Arranges four PNGs in a 2×2 grid.

Advanced: APNG (Animated PNG)

Create APNG from PNG sequence

ffmpeg -framerate 10 -i frame_%04d.png -plays 0 -c:v apng output.apng

Generates APNG looping infinitely (−plays 0). Note: apng codec requires FFmpeg built with libapng support.

Extract frames from APNG

ffmpeg -i animated.apng frame_%04d.png

Extracts each animation frame as individual PNG files.
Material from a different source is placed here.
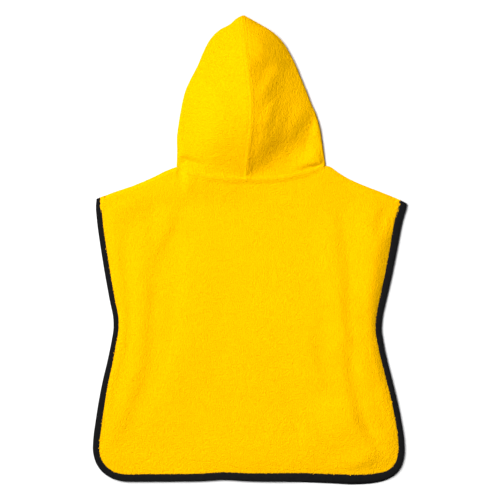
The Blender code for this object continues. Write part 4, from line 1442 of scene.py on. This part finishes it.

Complex Filter Graph Example

Here's an advanced example combining multiple operations:

ffmpeg -i input.png   -vf "
    scale=1200:800:force_original_aspect_ratio=decrease,
    pad=1200:800:(ow-iw)/2:(oh-ih)/2:white,
    eq=brightness=0.05:contrast=1.1,
    unsharp=5:5:1.0
  "   -c:v png output_processed.png

This workflow: (1) scales respecting aspect ratio, (2) pads to 1200×800 with white borders, (3) adjusts brightness/contrast, (4) sharpens, (5) encodes as PNG.

PNG vs. Other Formats

Property	PNG	JPEG	WebP	GIF
Compression	Lossless	Lossy	Lossy/Lossless	Lossless (indexed)
Bit Depth	1–64 bits	24 bits	8–32 bits	8 bits indexed
Transparency	Full alpha	None	Full alpha	1-bit (indexed)
Animation	APNG	None	WebP anim	Native
Metadata	Rich (chunks)	EXIF/IPTC	Limited	Limited
Color Profiles	ICC, sRGB, gamma	EXIF/ICC	ICC, VP8	None
Artifacts	None (lossless)	Banding, blockiness	Minimal (lossy)	Color banding
Typical Use	Web graphics, UI, screenshots	Photos (lossy)	Modern web (smaller files)	Animated memes/loops

$ PNG Deep Dive Summary

File Structure – Signature + chunks (IHDR, IDAT, IEND, plus ancillary). Each chunk: length, type, data, CRC.
Compression – Two-stage: filtering (5 types: None, Sub, Up, Average, Paeth) then DEFLATE (LZ77 + Huffman).
Color & Bit Depth – 5 types (0–6); supports 1–64 bits. Type 6 (RGBA) standard for web with transparency.
Transparency – Full alpha channel (types 4, 6) or single transparent color via tRNS chunk.
Interlacing – Adam7 enables progressive display (7 passes, 12.5% preview in first pass).
Color Management – gAMA, cHRM, sRGB, ICC profiles ensure display consistency.
FFmpeg – Powerful tool for conversion, scaling, filtering, metadata manipulation, frame extraction, APNG creation, and batch processing.